Dr. Alexander Veldhuijzen van het University College in Londen, leerling en collega van Van der Kooij, besprak de opgravingen op Tell Hammeh in het Jordaandal nabij Tell Deir ‘Alla en Tel Beit Shemesh in Israel. Hij belichtte vooral de vraag in hoeverre het ontstaan van deze productiecentra van ijzer en ijzeren werktuigen (10e-9e eeuw v. Chr.) samenhangen met het verdwijnen van de grote wereldrijken uit de Late Bronstijd (zoals de Hettitische rijk).
Volgende lezingen werden gegeven door collega’s van de Leidse faculteit. Prof. John Bintliff belichtte de samenhang tussen archeologische nederzettingspatronen en oude politieke structuren aan de hand van onderzoek in het gebied van het oude Griekenland. Prof. René Cappers besprak de reconstructie van landbouwpraktijken en richtte zich daarbij op de informatie die grondsporen en plantresten kunnen geven over bewerking van landbouwgrond en -gewassen. En tenslotte gaf prof. Leendert Louwe Kooijmans een overzicht van archeologische ontwikkelingen tussen ca. 3500 en 3100 v. Chr. in het gebied van Schipluiden, de geboortegrond van Van der Kooij.
Gerrit van der Kooij gaat op 1 januari 2010 met pensioen, maar blijft met een honorair-aanstelling zijn onderzoekswerk aan de faculteit voor Archeologie voortzetten.

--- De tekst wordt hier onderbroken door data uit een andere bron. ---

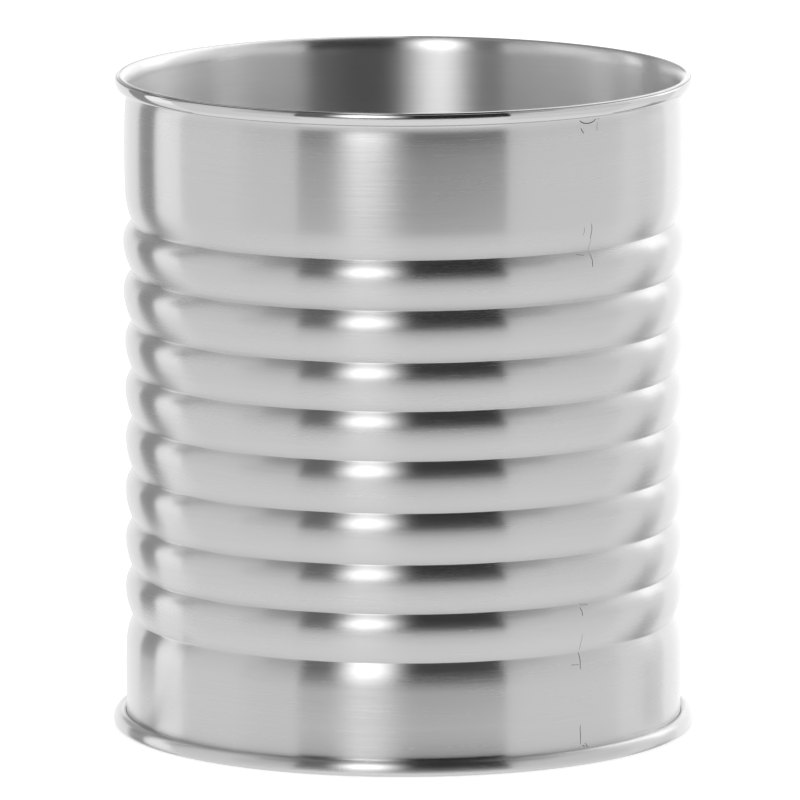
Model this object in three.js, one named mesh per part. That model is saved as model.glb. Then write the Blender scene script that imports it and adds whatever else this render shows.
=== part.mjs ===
// Open-topped stainless steel can with a beaded wall.
// Four pieces: the rolled body sheet, the weld strip that closes it, the pressed base end
// and the sealing ring inside the rolled base joint.
// Millimetres, +Z up. Origin: middle of the underside. The front of the can looks along -Y.

import * as THREE from 'three';
import { mergeGeometries, mergeVertices } from 'three/addons/utils/BufferGeometryUtils.js';

// Sheet and overall size
const SHEET = 0.5;
const HEIGHT = 118.0;
const WALL_R = 50.07; // outer radius of the plain upper band, where its faint barrel is widest
const SEGMENTS = 40; // steps round the axis, shared by every turned piece

// Curled rim: the wall flares out to a crest, which is rolled down and tucked in outside
const NECK_R = 49.84; // outer radius just under the curl
const CURL_CREST_R = 50.9; // where the middle line of the curl is highest
const FLARE_START_Z = 115.3;
const CURL_WIDEST_Z = 117.18;
const CURL_WIDTH = 0.61; // half-axis of the rolled part's middle line, from the crest outwards
const CURL_DROP = 1.27; // and from its widest place down to its lowest
const CURL_TUCK = -115; // degrees at which the free edge ends, inside the roll

// Beads: V grooves with a rounded rib between each pair
const GROOVE_HEIGHTS = [19.8, 28.5, 37.3, 46.5, 55.8, 64.65, 73.3, 82.55, 91.5];
const GROOVE_R = 48.6; // sheet's middle line is half a sheet further in
const RIB_R = [50.05, 50.0, 50.0, 49.95, 50.0, 50.0, 50.25, 50.3];
const RIB_CREST = 0.62; // share of the pitch at which the rib is widest, from its lower groove
const LOWER_POWER = 1.9;
const UPPER_POWER = 2.3;

// Upper band: barely barrelled, from where it leaves the top groove to just under the curl
const UPPER_BAND_START_R = 49.98;
const UPPER_BAND_START_Z = 97.2;
const UPPER_BAND_WIDEST_Z = 102.5;
const UPPER_BAND_SHOULDER_R = 49.995;
const UPPER_BAND_SHOULDER_Z = 108.0;
const UPPER_BAND_END_R = 49.86;
const UPPER_BAND_END_Z = 113.0;

// Lower band and the swell over the base's upstand
const LOWER_BAND_R = 49.95;
const LOWER_BAND_TOP_Z = 16.4;
const SWELL_R = 50.3;
const SWELL_TOP_Z = 7.2;
const BAND_END_Z = 8.2;

// Body's bottom flange, gripped by the base's rolled edge
const FLANGE_Z = 1.45; // middle line of the flange
const FLANGE_BEND_R = 0.45;
const FLANGE_END_R = 51.3;

// Side seam
const SEAM_ANGLE = THREE.MathUtils.degToRad(40.4); // from the front, towards +X
const WELD_WIDTH = 1.2;
const WELD_GAP = 0.2; // clearance on each side of the weld strip

// Base end
const PANEL_Z = 7.05; // middle line of the flat panel
const PANEL_CORNER_R = 0.85;
const UPSTAND_R = 49.4; // middle line of the upstand inside the body
const FOOT_INNER_BEND_R = 0.5;
const FOOT_R = 52.46; // foot ring, low down on its section, to the corners of the facets: 52.3 to the flats
const FOOT_LOWER_BEND_R = 0.55; // middle line
const FOOT_SHOULDER_WIDTH = 1.15; // half-axes of the egg-shaped shoulder's middle line
const FOOT_SHOULDER_HEIGHT = 1.75;
const FOOT_SHOULDER_TURN = 104; // degrees from the widest point, over the top, to the lip

// Sealing ring
const SEAL_INNER_R = 50.32;
const SEAL_OUTER_R = 51.2;
const SEAL_BOTTOM_Z = 0.62;
const SEAL_TOP_Z = 1.08;

const HALF = SHEET / 2;

/**
 * Points of an elliptical bend in the (radius, height) plane, from its centre and half-axes.
 * Angles are in degrees: 0 is outwards, 90 is up.
 */
function bend(cr, cz, width, height, from, to, steps) {
  const points = [];
  for (let i = 0; i <= steps; i += 1) {
    const a = THREE.MathUtils.degToRad(from + ((to - from) * i) / steps);
    points.push(new THREE.Vector2(cr + width * Math.cos(a), cz + height * Math.sin(a)));
  }
  return points;
}

/** The same with a round bend. */
function arc(cr, cz, radius, from, to, steps) {
  return bend(cr, cz, radius, radius, from, to, steps);
}

/** Rib middle-line radius at share u of the pitch above its lower groove. */
function ribRadius(u, crestR) {
  const grooveR = GROOVE_R - HALF;
  const rise = crestR - HALF - grooveR;
  const away = u < RIB_CREST ? (RIB_CREST - u) / RIB_CREST : (u - RIB_CREST) / (1 - RIB_CREST);
  return grooveR + rise * (1 - away ** (u < RIB_CREST ? LOWER_POWER : UPPER_POWER));
}

/** Closed outline of a bent sheet, from the middle line that it follows. */
function sheetOutline(path, thickness) {
  const left = [];
  const right = [];
  for (let i = 0; i < path.length; i += 1) {
    const before = path[Math.max(i - 1, 0)];
    const after = path[Math.min(i + 1, path.length - 1)];
    const d1 = path[i].clone().sub(before).normalize();
    const d2 = after.clone().sub(path[i]).normalize();
    if (i === 0) d1.copy(d2);
    if (i === path.length - 1) d2.copy(d1);
    const mitre = new THREE.Vector2(d1.y + d2.y, -d1.x - d2.x);
    mitre.multiplyScalar(thickness / 2 / (1 + d1.dot(d2)));
    right.push(path[i].clone().add(mitre));
    left.push(path[i].clone().sub(mitre));
  }
  return right.concat(left.reverse());
}

/** The body's middle line, from the flange's edge up to the curl's free edge. */
function bodyPath() {
  const path = [new THREE.Vector2(FLANGE_END_R, FLANGE_Z)];
  const bendR = SWELL_R - HALF + FLANGE_BEND_R;
  path.push(...arc(bendR, FLANGE_Z + FLANGE_BEND_R, FLANGE_BEND_R, 270, 180, 3));
  path.push(new THREE.Vector2(SWELL_R - HALF, SWELL_TOP_Z));
  path.push(new THREE.Vector2(LOWER_BAND_R - HALF, BAND_END_Z));
  path.push(new THREE.Vector2(LOWER_BAND_R - HALF, LOWER_BAND_TOP_Z));
  const grooveR = GROOVE_R - HALF;
  const reach = GROOVE_HEIGHTS[0] - LOWER_BAND_TOP_Z;
  const rise = LOWER_BAND_R - HALF - grooveR;
  path.push(new THREE.Vector2(grooveR + rise * (1 - 0.6 ** UPPER_POWER), LOWER_BAND_TOP_Z + 0.6 * reach));
  RIB_R.forEach((crestR, i) => {
    const z0 = GROOVE_HEIGHTS[i];
    const pitch = GROOVE_HEIGHTS[i + 1] - z0;
    [0, 0.28, RIB_CREST, 0.85].forEach((u) => {
      path.push(new THREE.Vector2(ribRadius(u, crestR), z0 + u * pitch));
    });
  });
  const top = GROOVE_HEIGHTS[GROOVE_HEIGHTS.length - 1];
  const run = UPPER_BAND_START_Z - top;
  [0, 0.45].forEach((u) => {
    const r = grooveR + (UPPER_BAND_START_R - HALF - grooveR) * (1 - (1 - u) ** LOWER_POWER);
    path.push(new THREE.Vector2(r, top + u * run));
  });
  path.push(new THREE.Vector2(UPPER_BAND_START_R - HALF, UPPER_BAND_START_Z));
  path.push(new THREE.Vector2(WALL_R - HALF, UPPER_BAND_WIDEST_Z));
  path.push(new THREE.Vector2(UPPER_BAND_SHOULDER_R - HALF, UPPER_BAND_SHOULDER_Z));
  path.push(new THREE.Vector2(UPPER_BAND_END_R - HALF, UPPER_BAND_END_Z));
  const crestZ = HEIGHT - HALF;
  const flareR = CURL_CREST_R - NECK_R + HALF;
  path.push(...bend(CURL_CREST_R, FLARE_START_Z, flareR, crestZ - FLARE_START_Z, 180, 90, 5));
  path.push(...bend(CURL_CREST_R, CURL_WIDEST_Z, CURL_WIDTH, crestZ - CURL_WIDEST_Z, 60, 0, 2));
  path.push(...bend(CURL_CREST_R, CURL_WIDEST_Z, CURL_WIDTH, CURL_DROP, -30, CURL_TUCK, 3));
  return path;
}

/** The base end's middle line, from the axis out to the lip of the foot ring. */
function basePath() {
  const path = [new THREE.Vector2(0, PANEL_Z)];
  const cornerR = UPSTAND_R - PANEL_CORNER_R;
  path.push(...arc(cornerR, PANEL_Z - PANEL_CORNER_R, PANEL_CORNER_R, 90, 0, 3));
  const innerR = UPSTAND_R + FOOT_INNER_BEND_R;
  path.push(...arc(innerR, HALF + FOOT_INNER_BEND_R, FOOT_INNER_BEND_R, 180, 270, 3));
  const lowerR = FOOT_R - HALF - FOOT_LOWER_BEND_R;
  path.push(...arc(lowerR, HALF + FOOT_LOWER_BEND_R, FOOT_LOWER_BEND_R, -90, 0, 3));
  const shoulderR = FOOT_R - HALF - FOOT_SHOULDER_WIDTH;
  const shoulderZ = HALF + FOOT_LOWER_BEND_R;
  const first = FOOT_SHOULDER_TURN / 6;
  path.push(
    ...bend(shoulderR, shoulderZ, FOOT_SHOULDER_WIDTH, FOOT_SHOULDER_HEIGHT, first, FOOT_SHOULDER_TURN, 5),
  );
  return path;
}

/** Turned surface of a closed outline between two angles, without end faces. */
function turned(outline, from, length, steps) {
  const geometry = new THREE.LatheGeometry([...outline, outline[0]], steps, from, length);
  geometry.deleteAttribute('normal');
  geometry.deleteAttribute('uv');
  return geometry;
}

/** End face of a turned piece: the outline filled in, standing at an angle round the axis. */
function endFace(outline, angle, atEnd) {
  const geometry = new THREE.ShapeGeometry(new THREE.Shape(outline));
  geometry.deleteAttribute('normal');
  geometry.deleteAttribute('uv');
  const place = new THREE.Matrix4().makeBasis(
    new THREE.Vector3(Math.sin(angle), 0, Math.cos(angle)),
    new THREE.Vector3(0, 1, 0),
    new THREE.Vector3(-Math.cos(angle), 0, Math.sin(angle)),
  );
  geometry.applyMatrix4(place);
  if (atEnd) {
    const index = geometry.getIndex();
    for (let i = 0; i < index.count; i += 3) {
      const a = index.getX(i);
      index.setX(i, index.getX(i + 2));
      index.setX(i + 2, a);
    }
  }
  return geometry;
}

/** One closed geometry from its surfaces, stood up so that the axis is +Z. */
function joined(surfaces) {
  const geometry = mergeVertices(mergeGeometries(surfaces), 1e-4);
  geometry.rotateX(Math.PI / 2);
  geometry.computeVertexNormals();
  return geometry;
}

function mesh(name, geometry, color, roughness, metalness) {
  const material = new THREE.MeshStandardMaterial({ color, roughness, metalness });
  const piece = new THREE.Mesh(geometry, material);
  piece.name = name;
  return piece;
}

const can = new THREE.Group();
const step = (2 * Math.PI) / SEGMENTS;
const bodyOutline = sheetOutline(bodyPath(), SHEET);

// Body: one sheet rolled into a tube that stops short of meeting at the side seam
const slit = (WELD_WIDTH / 2 + WELD_GAP) / WALL_R;
const bodyStart = SEAM_ANGLE + slit;
const bodyEnd = SEAM_ANGLE + 2 * Math.PI - slit;
const bodyGeometry = joined([
  turned(bodyOutline, bodyStart, step - slit, 1),
  turned(bodyOutline, SEAM_ANGLE + step, 2 * Math.PI - 2 * step, SEGMENTS - 2),
  turned(bodyOutline, SEAM_ANGLE + 2 * Math.PI - step, step - slit, 1),
  endFace(bodyOutline, bodyStart, false),
  endFace(bodyOutline, bodyEnd, true),
]);
can.add(mesh('body_shell', bodyGeometry, 0xc6c7c8, 0.28, 1.0));

// Weld strip: the fused metal that closes the tube, from the flange to the curl
const weldHalf = WELD_WIDTH / 2 / WALL_R;
const weldGeometry = joined([
  turned(bodyOutline, SEAM_ANGLE - weldHalf, 2 * weldHalf, 1),
  endFace(bodyOutline, SEAM_ANGLE - weldHalf, false),
  endFace(bodyOutline, SEAM_ANGLE + weldHalf, true),
]);
can.add(mesh('side_seam_weld', weldGeometry, 0xbdbebf, 0.34, 1.0));

// Base end: a pressed disc whose outline starts and ends on the axis
const baseOutline = sheetOutline(basePath(), SHEET);
baseOutline[0].x = 0;
baseOutline[baseOutline.length - 1].x = 0;
const baseTurned = new THREE.LatheGeometry(baseOutline, SEGMENTS, SEAM_ANGLE);
baseTurned.deleteAttribute('normal');
baseTurned.deleteAttribute('uv');
can.add(mesh('base_end', joined([baseTurned]), 0xc2c3c4, 0.3, 1.0));

// Sealing ring: compound squeezed between the flange and the base
const sealOutline = [
  new THREE.Vector2(SEAL_INNER_R, SEAL_BOTTOM_Z),
  new THREE.Vector2(SEAL_OUTER_R, SEAL_BOTTOM_Z),
  new THREE.Vector2(SEAL_OUTER_R, SEAL_TOP_Z),
  new THREE.Vector2(SEAL_INNER_R, SEAL_TOP_Z),
];
const sealGeometry = joined([turned(sealOutline, SEAM_ANGLE, 2 * Math.PI, SEGMENTS)]);
can.add(mesh('seam_sealing_ring', sealGeometry, 0x55585a, 0.8, 0.0));

export default can;
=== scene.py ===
# %% [markdown]
# # A beaded steel can
#
# The object is an empty round can with an open top. A strip of stainless steel was rolled into
# a tube and welded edge to edge, its top edge was curled outwards, eight rounded beads were
# rolled into the wall to stiffen it, and a pressed disc was folded round the bottom flange.
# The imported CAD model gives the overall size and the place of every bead. This script makes
# the fine surfaces that the coarse CAD solids stand for, and the finish that looks like steel.

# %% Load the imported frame
import math

import bpy
import numpy as np
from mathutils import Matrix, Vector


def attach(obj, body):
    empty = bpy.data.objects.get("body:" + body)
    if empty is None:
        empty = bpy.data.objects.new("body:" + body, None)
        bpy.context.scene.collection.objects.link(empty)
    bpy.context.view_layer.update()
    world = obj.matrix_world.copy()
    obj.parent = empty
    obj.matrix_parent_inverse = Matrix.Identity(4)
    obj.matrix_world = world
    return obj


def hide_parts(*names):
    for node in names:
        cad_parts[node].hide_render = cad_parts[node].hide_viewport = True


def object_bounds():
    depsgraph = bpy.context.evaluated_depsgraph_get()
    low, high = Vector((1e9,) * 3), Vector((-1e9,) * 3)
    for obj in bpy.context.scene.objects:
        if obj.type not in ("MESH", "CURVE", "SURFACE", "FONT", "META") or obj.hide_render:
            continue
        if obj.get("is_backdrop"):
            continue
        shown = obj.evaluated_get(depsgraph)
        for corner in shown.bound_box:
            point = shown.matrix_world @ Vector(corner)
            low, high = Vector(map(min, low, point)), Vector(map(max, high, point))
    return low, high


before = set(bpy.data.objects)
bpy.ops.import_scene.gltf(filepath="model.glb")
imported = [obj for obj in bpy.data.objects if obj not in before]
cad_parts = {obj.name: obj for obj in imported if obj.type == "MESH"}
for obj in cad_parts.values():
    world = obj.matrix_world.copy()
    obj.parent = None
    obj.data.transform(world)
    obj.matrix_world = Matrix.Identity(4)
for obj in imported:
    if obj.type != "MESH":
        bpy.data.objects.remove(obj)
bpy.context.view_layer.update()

MM = 0.001

# %% [markdown]
# ## The sheet as a line
#
# Every piece of the can is one sheet, half a millimetre thick, turned round the upright axis.
# So its shape is a line in the plane of radius and height: the middle of the sheet. The line
# is worked out first, and it is given its thickness afterwards by stepping half a sheet to
# each side along its normal. That is closer to how a can is made than drawing both faces.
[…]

Welkom bij het Werkgezelschap voor de Archeologie van Palestina

Het Werkgezelschap voor de Archeologie van Palestina (WAP) is opgericht in 1968 met het doel de contacten tussen onderzoekers en docenten op dit vakgebied te bevorderen. Het gaat hierbij vooral om de geschiedenis en archeologie van Israël, de Palestijnse Autoriteit, Jordanië en omliggende gebieden in de oudheid. Naast een platform voor uitwisseling van inzichten en informatie tussen vakgenoten, moest dit werkgezelschap ook de gelegenheid bieden de snelle ontwikkelingen, die in de archeologie van dit gebied plaatsvonden, toegankelijk te maken voor collega’s van aangrenzende vakgebieden en andere geïnteresseerden. De leden van het WAP zijn voornamelijk archeologen, oud-testamentici, historici en gevorderde studenten in deze vakgebieden. De eerste drie voorzitters waren: H.J. Franken, C.H.J de Geus en M.L Steiner.
Naast de regelmatige bijeenkomsten met de bespreking van lezingen en actuele ontwikkelingen en bezoek aan musea en instituten, werden vanuit het gezelschap ook publicaties voor geïnteresseerden bevorderd. Zo verscheen onder auspiciën van het WAP bijv. de boekenreeks Palaestina Antiqua (uitg. Kok/Kampen-Peeters/Leuven), waarin verspreid gepubliceerd archeologisch materiaal over steeds een bepaald aspect van de oud-oosterse cultuur overzichtelijk beschreven en beoordeeld werd, zoals over de oud-israëlitische stad, over de werkwijzen van archeologen in Palestina, over de archeologie van vroeg-christelijke kerken enz. Dit alles met het doel basisgegevens, nieuwe informatie en een behandeling van archeologische methoden en technieken aan belangstellenden aan te bieden.

In de loop der jaren zijn de middelen en gebruiken voor onderlinge contacten en informatie veranderd. Naast onze gebruikelijke activiteiten willen wij met het WAP ook van deze nieuwe mogelijkheden gebruik maken en communicaties via internet laten verlopen. Om de oorspronkelijke doelstelling van de oprichters van het werkgezelschap te verwezenlijken zullen wij via dit blog onderwerpen en informatie betreffende de Archeologie van Palestina uit wisselen en bespreken. Uitdrukkelijk zal hier ruimte zijn voor communicaties door leden van het WAP en ook aandacht voor Nederlandse archeologische projecten in het vakgebied, die niet alleen voor de leden maar ook voor anderen interessant kunnen zijn.